The speech was billed as non-political. But Palin did touch on some Tea Party themes and rallied her conservative base.
School officials hope her appearance in the end will bring in several hundred dollars. Palin's appearance fee, thought to be $75,000, was reportedly covered by private donors.
During her speech last night, Palin took aim at Pennsylvania's board of education.
Sarah Palin is calling Pennsylvania's plans to issue new guidelines limiting the number of sweets allowed in classrooms: "a nanny state run amok".
"I look at Pennsylvania and I think of sweets - I think of Hershey. Then I think, how dare they ban sweets from school here," said Palin.
Before her Bucks County speech, she tweeted that she intended to bring the students cookies to make her point about "laissez faire government."
"I brought dozens and dozens of cookies. I had to shake it up for you guys, especially the press okay."
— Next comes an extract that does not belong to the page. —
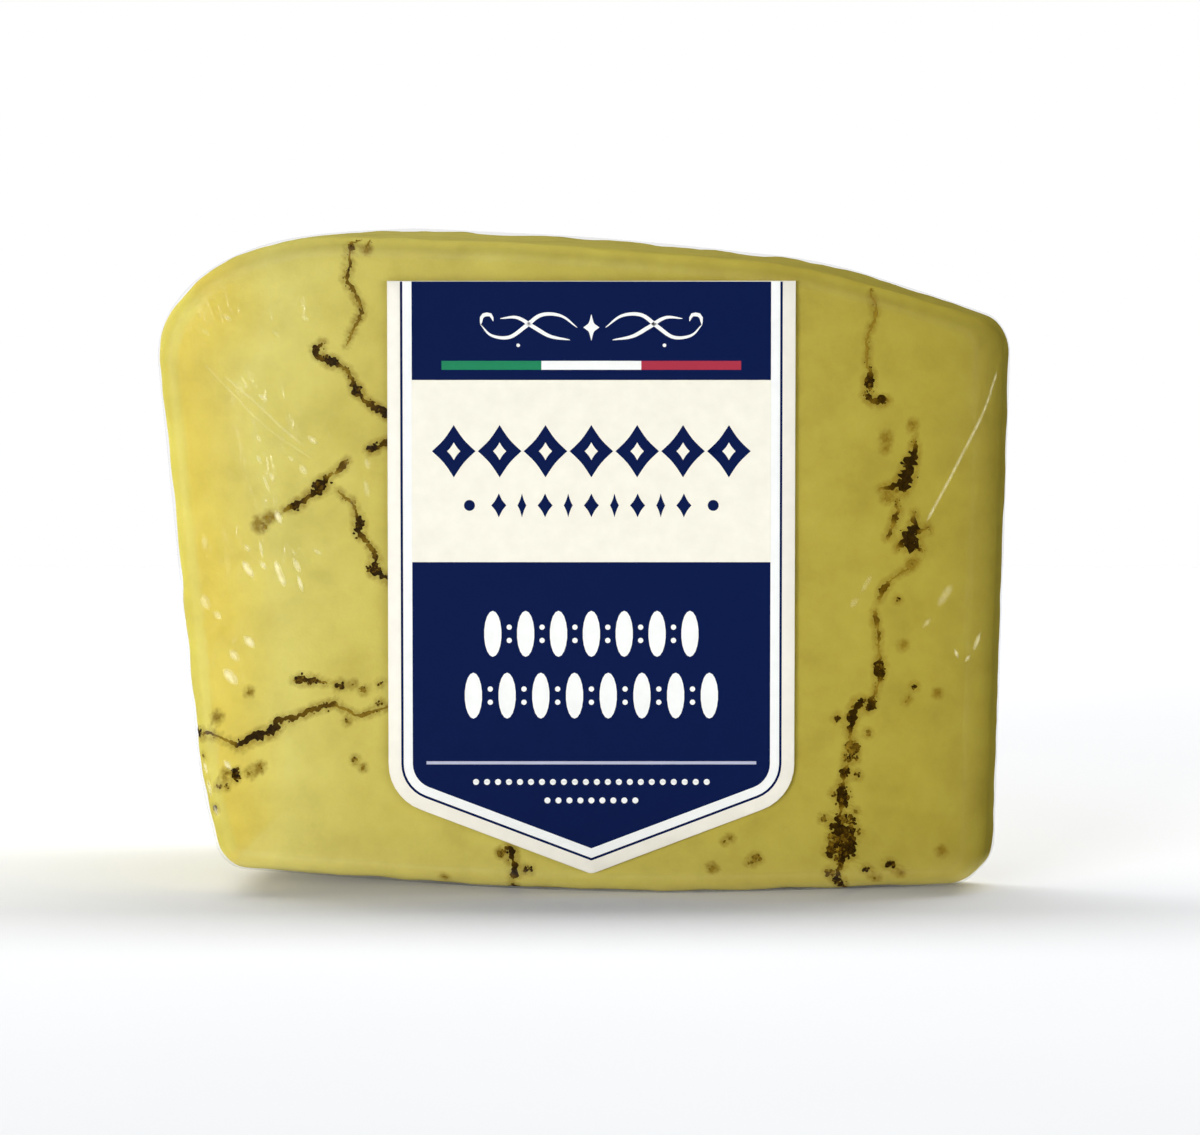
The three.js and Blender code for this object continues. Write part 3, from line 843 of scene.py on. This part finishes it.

Palin raises a larger point: Government intervention in school nutrition programs continues to be a point of contention in Congress. No stranger to controversy, Palin told the crowd she is hoping to spark conversation.
"I wanted these kids to bring home the idea to their parents for discussion," said Palin. "Who should be making the decisions what you eat, school choice and everything else? Should it be government or should it be the parents? It should be the parents." However, on Wednesday,Pennsylvania State Department of Education says Palin misrepresented the nutritional guidelines that the state board of education is considering.
They assert that there will be no "cookie ban" as she stated and that they will not mandate a limit on school parties.
It does sound like they are strongly suggesting, however, that parents make healthier options available and schools consider consolidating birthday parties to one per month.
The Pennsylvania Board of Education expects to vote on the new guidelines this spring. Again, these are just guidelines - not a legislative order.
Palin does raise a broader issue. Obesity is one of this country's biggest health problems, but legislation comes with a price. In August, the U.S. Senate passed legislation expanding children's access to more nutritious meals at a cost estimated at $4.5-billion.